Math is hard

I’ve been crunching some numbers, and I think the information is starting to add up.
Don’t want to go into too many personal details–I recognize that my brother may someday read this and will use his ick-out face as a barometer for how much information to share.

The calculations on the due date calculators are a bit fuzzy. They say: Tell us the date of your last period AND/OR the day that you conceived (if you know, but most people don’t), and we can roughly estimate about when you might have the baby, although only 5% of women actually deliver on their due date.

And my calculations are a bit fuzzier than most. I had an IUD implanted in March 2011–I’ve gone on the record, in a national way, about why this decision was right for me–and I was one of the lucky users that didn’t have a period, ever. So when I have to plug a number into a calculator about my “last period,” technically that makes me about 150 weeks pregnant. That puts me squarely in my 12th trimester. No kidding I have so many cavities.

So I gauged my due date based on the date that the IUD was pulled (the earliest I could possibly have gotten pregnant), combined with possibly dates of conception, layered upon when symptoms should be appearing. I can say with 68% certainty that I might be in about my 5th week. Probably.
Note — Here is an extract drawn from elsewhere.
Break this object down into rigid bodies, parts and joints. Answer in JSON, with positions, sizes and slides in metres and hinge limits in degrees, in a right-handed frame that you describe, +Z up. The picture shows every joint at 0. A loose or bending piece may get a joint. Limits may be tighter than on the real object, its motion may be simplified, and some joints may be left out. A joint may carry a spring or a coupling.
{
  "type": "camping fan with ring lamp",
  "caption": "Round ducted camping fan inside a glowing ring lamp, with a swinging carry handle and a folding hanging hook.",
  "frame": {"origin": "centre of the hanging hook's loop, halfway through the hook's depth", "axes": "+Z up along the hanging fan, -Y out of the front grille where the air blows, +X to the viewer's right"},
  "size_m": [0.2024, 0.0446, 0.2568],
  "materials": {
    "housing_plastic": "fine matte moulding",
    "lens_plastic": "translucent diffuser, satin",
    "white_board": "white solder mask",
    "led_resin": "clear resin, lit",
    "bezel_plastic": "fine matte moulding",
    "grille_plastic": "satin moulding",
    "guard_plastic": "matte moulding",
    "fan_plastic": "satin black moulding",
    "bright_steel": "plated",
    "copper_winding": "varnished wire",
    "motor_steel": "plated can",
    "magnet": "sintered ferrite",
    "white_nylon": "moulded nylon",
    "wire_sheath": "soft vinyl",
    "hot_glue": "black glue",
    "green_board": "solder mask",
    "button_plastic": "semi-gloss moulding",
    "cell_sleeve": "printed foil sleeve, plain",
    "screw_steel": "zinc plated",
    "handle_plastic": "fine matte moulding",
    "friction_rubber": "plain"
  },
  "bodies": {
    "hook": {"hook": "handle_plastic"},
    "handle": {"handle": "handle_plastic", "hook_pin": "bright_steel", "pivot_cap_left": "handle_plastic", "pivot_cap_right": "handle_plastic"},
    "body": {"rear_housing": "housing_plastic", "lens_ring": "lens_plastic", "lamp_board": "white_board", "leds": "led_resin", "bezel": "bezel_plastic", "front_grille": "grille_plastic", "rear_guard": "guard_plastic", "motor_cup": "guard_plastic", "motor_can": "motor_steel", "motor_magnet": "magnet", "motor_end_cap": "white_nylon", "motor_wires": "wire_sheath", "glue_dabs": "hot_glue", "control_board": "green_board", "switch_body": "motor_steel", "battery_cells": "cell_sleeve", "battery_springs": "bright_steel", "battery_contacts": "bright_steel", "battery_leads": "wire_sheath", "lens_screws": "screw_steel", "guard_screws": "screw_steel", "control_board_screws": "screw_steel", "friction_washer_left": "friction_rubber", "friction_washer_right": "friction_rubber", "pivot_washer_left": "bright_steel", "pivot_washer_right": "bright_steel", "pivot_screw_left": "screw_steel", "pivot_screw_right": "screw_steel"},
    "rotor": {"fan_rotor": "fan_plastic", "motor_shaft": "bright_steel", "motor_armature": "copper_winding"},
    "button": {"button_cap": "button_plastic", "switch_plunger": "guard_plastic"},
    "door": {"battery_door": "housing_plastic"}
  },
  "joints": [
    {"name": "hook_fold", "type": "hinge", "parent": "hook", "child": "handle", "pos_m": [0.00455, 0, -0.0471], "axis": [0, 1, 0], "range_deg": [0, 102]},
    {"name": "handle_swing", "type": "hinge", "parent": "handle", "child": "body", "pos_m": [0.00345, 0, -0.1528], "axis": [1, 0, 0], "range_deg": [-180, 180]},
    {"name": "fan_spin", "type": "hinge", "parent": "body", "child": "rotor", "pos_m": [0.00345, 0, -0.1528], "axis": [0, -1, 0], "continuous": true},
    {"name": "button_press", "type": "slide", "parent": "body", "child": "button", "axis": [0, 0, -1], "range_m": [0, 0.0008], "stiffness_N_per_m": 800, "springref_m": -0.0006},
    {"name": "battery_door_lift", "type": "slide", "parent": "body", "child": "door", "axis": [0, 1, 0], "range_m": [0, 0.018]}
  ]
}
That computes to a due date in mid-November. Cool, we can still go to all the summer weddings! But bummer, I’ll feel trapped inside with a screaming baby next winter, itching to get some sunshine but scared of slipping on the ice-sheet that is our front walkway. (The ice is an object of fear already, in this early stage of pregnancy, given that we are currently living through the Winter That Will Not End. Hello, Albany, it’s March … can we stop with the Winter Weather Advisories? Please?) But cool, I get to wear cute sundresses while I’m in the “I’m so cute, look at my bump, I feel great” trimester before I get to the fall outfits of leggings, oversized sweaters that still don’t cover my giant belly, and muu-muus in the “I’m a whale, get out of my way before I eat you, also do you shoes even match?” trimester. But bummer, I have to go through the whale phase eventually.

Obviously there are a lot of emotions around this major life event … most importantly, if my already-size-11 feet get any bigger, will I ever find shoes in stores that fit?